City Walk - Gali Ansari, Old Delhi

On Old Delhi streets

[Text and photo by Mayank Austen Soofi]

The cul-de-sac is full of discoloured doors and cobwebbed windows. Suddenly a little white cat slinks out into the empty lane from under a locked door. On seeing an unfamiliar visitor, she starts fleeing towards the far end of the lane, stopping after every few moments, turning her head to make an eye contact with the stranger.

Gali Ansari near Turkman Gate has to be among Old Delhi’s least-known streets. It is also a street that has apparently stayed frozen in time. For it hasn’t changed at all since the independence in 1947, insists the venerable Shamshuddin, sitting inside his box-making workshop. He has been living in the lane since his birth 67 years ago.

“Our gali looks exactly how it used to look like when I was a child…. no new building has come up here.” The man notes that his family has been residing in Gali Ansari for five generations. “My grandfather was a carpenter, my father too was a carpenter.” He points his finger upwards to a wooden beam running along the workshop’s ceiling. “That is 200 years old.”

Despite this being a sunny afternoon, the narrow lane is submerged in semi-darkness. The tenements flanking the lane on both sides stand so close to each other that they have blocked out the sky, making it impossible for the daylight to penetrate. “Our gali remains thandi (cool) during the garmi (summer)… one ceiling fan is enough, we never need a cooler or an AC.”

Shamshuddin now steps out into the street. Nobody else is to be seen at the moment, but the air in the street is filled with sounds coming out from the surrounding homes—a woman’s scolding voice, a child complaining about something, a muffled laughter. Some steps ahed lies a handicraft workshop, with only one “karigar” inside, working silently with metallic bracelets.

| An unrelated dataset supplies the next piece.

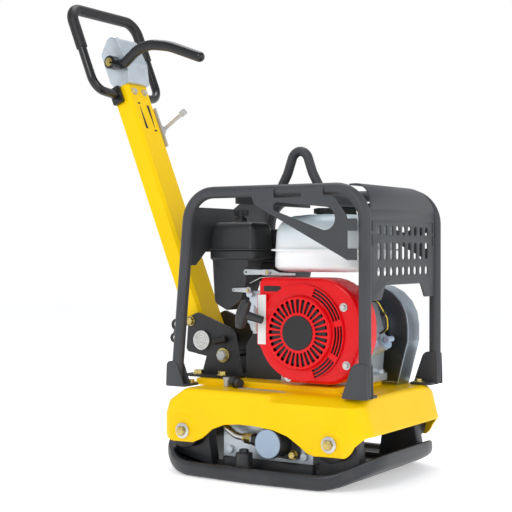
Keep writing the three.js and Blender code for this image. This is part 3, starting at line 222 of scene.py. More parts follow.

Shamshuddin assumes that the man who gave his name to the street “must have been somebody important during the time of the kings.” Shaking his head, the soft-spoken gent mulls over his years, all of which were spent within this cramped lane. “Our bujurg (elders) lived and died in this gali, I feel their saya (presence) over me, which gives me sakoon (calm)… I sleep very nicely at night.”

Shamshuddin now sits on a short flight of stairs at the mouth of the street. “My younger brother used to sit on these steps… he died ten years ago.”